Player buffer logic:
  Downloaded last segment at 8Mbps → request next segment at 1080p (needs 8Mbps)
  Download speed drops to 2Mbps   → switch to 480p  (needs 2Mbps)
  Download speed recovers to 5Mbps → switch back to 720p

No server involvement in quality switching — the player decides.
Seamless quality transitions mid-playback.

This is why video on YouTube never freezes — it degrades quality instead of buffering.

Step 4: Upload and Transcoding Pipeline

Creator uploads video:
   │
   ├─ 1. Client chunks the file (100MB chunks)
   │      Uploads each chunk → Blob Storage (S3/Azure Blob)
   │      Reassembles after all chunks confirmed
   │
   ├─ 2. Upload Service notifies Transcoding Queue (Kafka)
   │
   ├─ 3. Transcoding Workers consume from queue
   │      Spawn FFmpeg jobs for each target resolution
   │      Store output segments in Blob Storage
   │      (Parallelised: 5 resolutions × multiple workers = 5 min total for 1h video)
   │
   ├─ 4. After all resolutions complete:
   │      Generate manifest files (.m3u8 / .mpd)
   │      Write metadata to Video DB (title, duration, creator, status: READY)
   │
   └─ 5. Notify CDN to pre-fetch or wait for pull
         Video is now streamable

Why 5 minutes despite "500 hours uploaded per minute"?

Processing is parallelised. A 1-hour video is split into 2-second chunks; each chunk is transcoded independently by different workers. 360 × 5 chunks × parallel workers = fast.

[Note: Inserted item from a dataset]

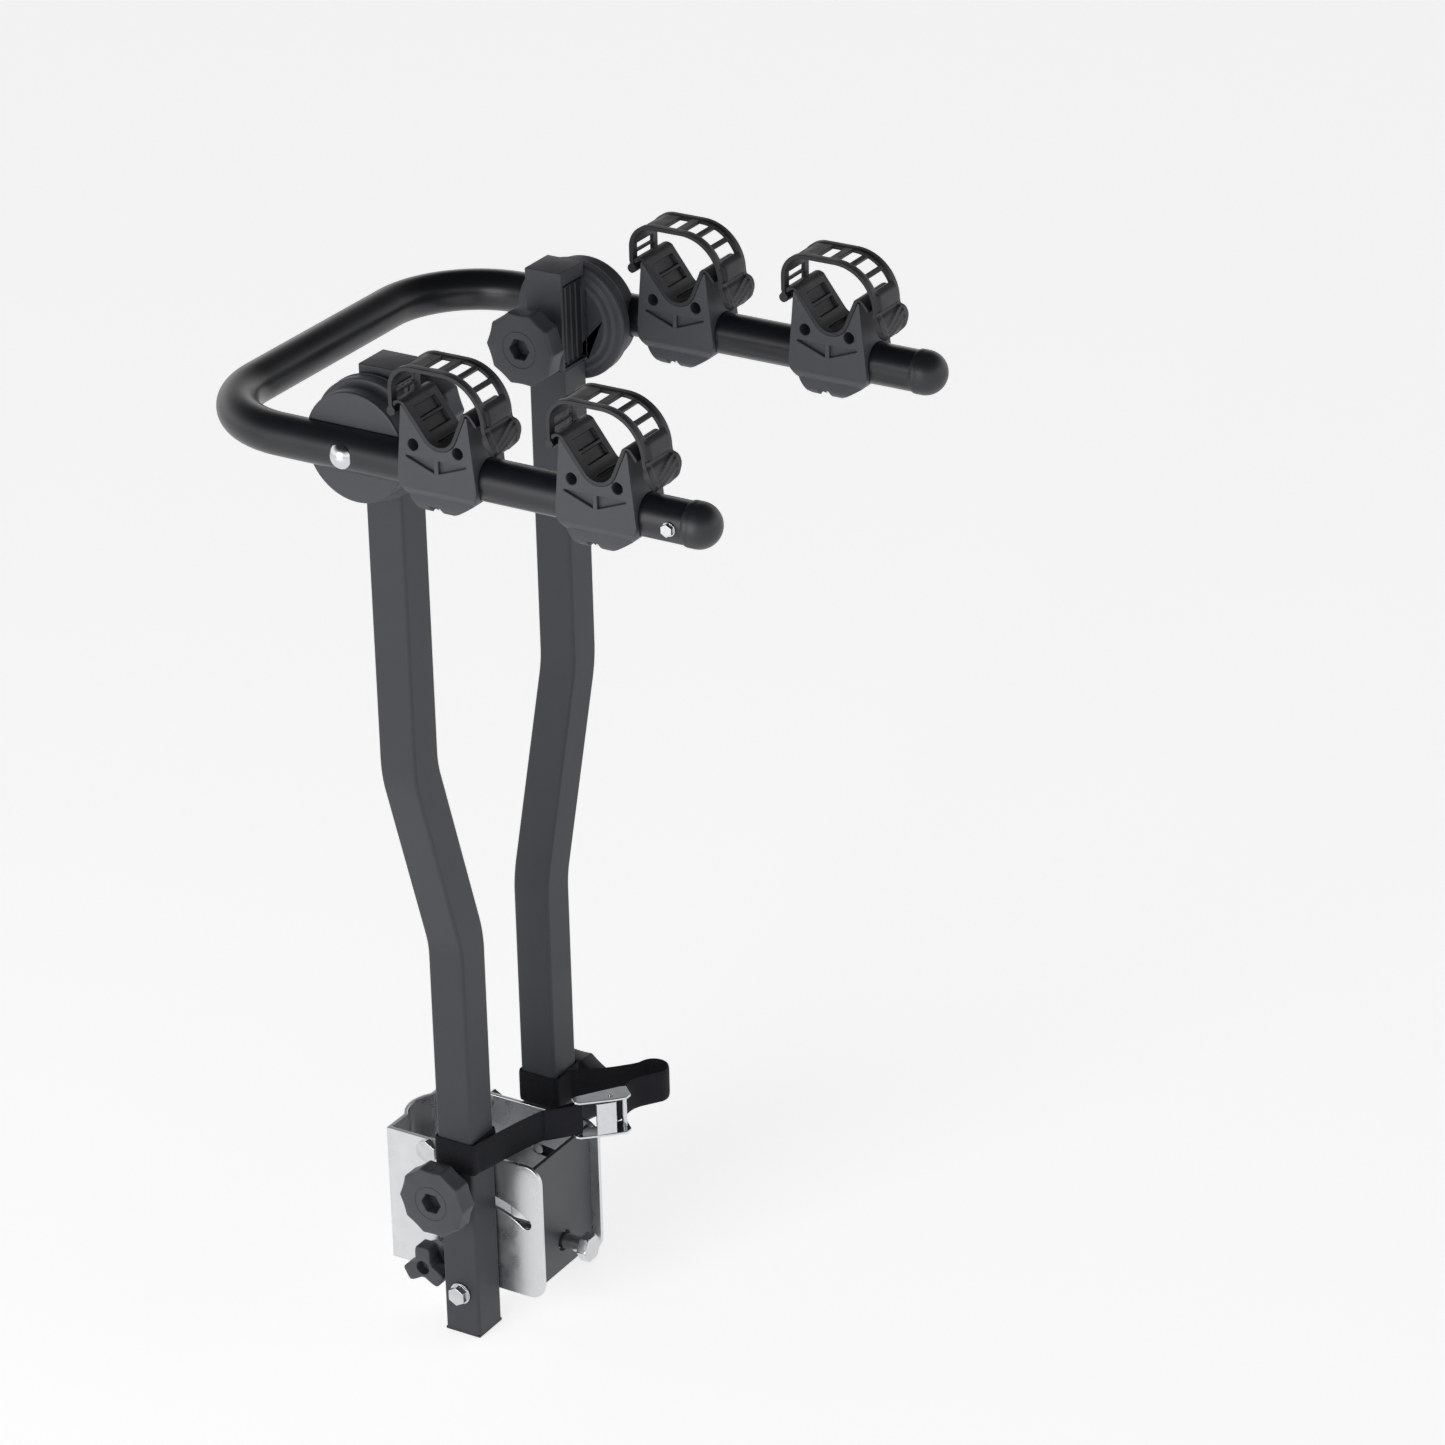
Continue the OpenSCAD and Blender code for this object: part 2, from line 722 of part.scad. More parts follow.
bracket_shell();
front_plate();
clamp_nut();
clamp_bolt();
clamp_jaw();
cross_bolt();
pivot_bolts();
lock_knob();
lock_nut();
post_left();
post_right();
foot_plugs();
slot_bolts();
lower_knob_left();
lower_knob_right();
housing_left();
housing_right();
top_knob_left();
top_knob_right();
webbing_short();
webbing_long();
buckle_frame();
buckle_pin();
buckle_lever();
arm_tube();
end_cap_left();
end_cap_right();
end_screws();
saddle_left();
saddle_right();
fold_bolts();
cradle_1();
cradle_2();
cradle_3();
cradle_4();
cradle_bolts();
liner_1();
liner_2();
liner_3();
liner_4();
strap_1();
strap_2();
strap_3();
strap_4();
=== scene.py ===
"""Tow-ball bike rack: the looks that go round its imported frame."""

import json
import logging
import math
from collections.abc import Sequence
from dataclasses import dataclass
from enum import Enum

import bmesh
import bpy
import numpy as np
from bpy.types import Material, Node, NodeSocket, NodeTree, Object
from mathutils import Matrix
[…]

Step 5: Architecture Diagram

┌──────────────────────────────────────────────────────────────────┐
│  Creator                                                          │
│  (chunked upload)                                                 │
└─────────┬────────────────────────────────────────────────────────┘
          │
┌─────────▼────────────┐    ┌───────────────────────────────────┐
│  Upload Service       │───►│  Kafka: video.uploaded            │
└──────────────────────┘    └──────────────┬────────────────────┘
                                            │
                             ┌──────────────▼──────────────────┐
                             │   Transcoding Worker Pool       │
                             │   (FFmpeg, auto-scales)         │
                             └──────────────┬──────────────────┘
                                            │
          ┌─────────────────────────────────▼─────────────────────┐
          │              Blob Storage (S3 / Azure Blob)            │
          │  /videos/{video_id}/360p/seg_*.ts                       │
          │  /videos/{video_id}/720p/seg_*.ts                       │
          │  /videos/{video_id}/manifest.m3u8                       │
          └─────────────────┬─────────────────────────────────────┘
                            │  CDN pulls segments
          ┌─────────────────▼─────────────────────────────────────┐
          │              CDN Edge Nodes (200+ locations)           │
          └─────────────────┬─────────────────────────────────────┘
                            │
          ┌─────────────────▼─────────────────────────────────────┐
          │                 Viewer (adaptive bitrate player)        │
          └─────────────────────────────────────────────────────────┘

Step 6: Database Choices

Video metadata — PostgreSQL

videos
  id              UUID
  creator_id      UUID
  title           TEXT
  description     TEXT
  duration_secs   INT
  status          ENUM (processing, ready, deleted)
  manifest_url    TEXT
  view_count      BIGINT
  created_at      TIMESTAMPTZ

Small rows, relational, ACID. PostgreSQL handles billions of rows with proper partitioning.

Search — Elasticsearch Full-text search across titles, descriptions, and tags. Video metadata synced to Elasticsearch asynchronously after upload completes.

Watch history — Cassandra

Partition key: (user_id, month)
Clustering key: watched_at DESC
Columns: video_id, watch_duration_secs, completed (boolean)

Write-heavy, time-series, no complex joins needed. Cassandra is the natural fit.

View count — Redis + periodic flush to PostgreSQL View counts are incremented millions of times per second. Writing directly to PostgreSQL on every view would crush it.

On each view: INCR viewcount:{video_id} in Redis
Every 30 seconds: background job reads Redis counters, 
                  batch UPDATE PostgreSQL videos SET view_count = ...
                  clear Redis counters

Step 7: The Recommendation System (High Level)

The recommendation feed is what keeps viewers watching. This is a separate complex system, but interviewers appreciate a high-level mention:

Two components:
  1. Candidate generation: 
     "Users like you watched these videos" 
     → Collaborative filtering (matrix factorisation, two-tower neural network)
     → Runs offline nightly, produces candidate lists per user

  2. Ranking:
     Re-rank candidates at request time using real-time signals:
     - current trending videos
     - user's recent watch history
     - user's current session context
     → Returns top 20 recommendations

The computation is too expensive to run at request time — candidates are pre-generated offline and stored in Redis per user.

What the Interviewer Is Actually Testing

Do you know that CDN is mandatory and explain why?
Can you describe adaptive bitrate streaming (HLS/DASH) and how quality switching works?
Do you describe the transcoding pipeline clearly — chunks, parallel workers, output segments?
Do you use the right databases for each data type (metadata vs search vs watch history vs counts)?
Do you handle view count without hammering the database on every view?
Do you address global availability (CDN edge nodes)?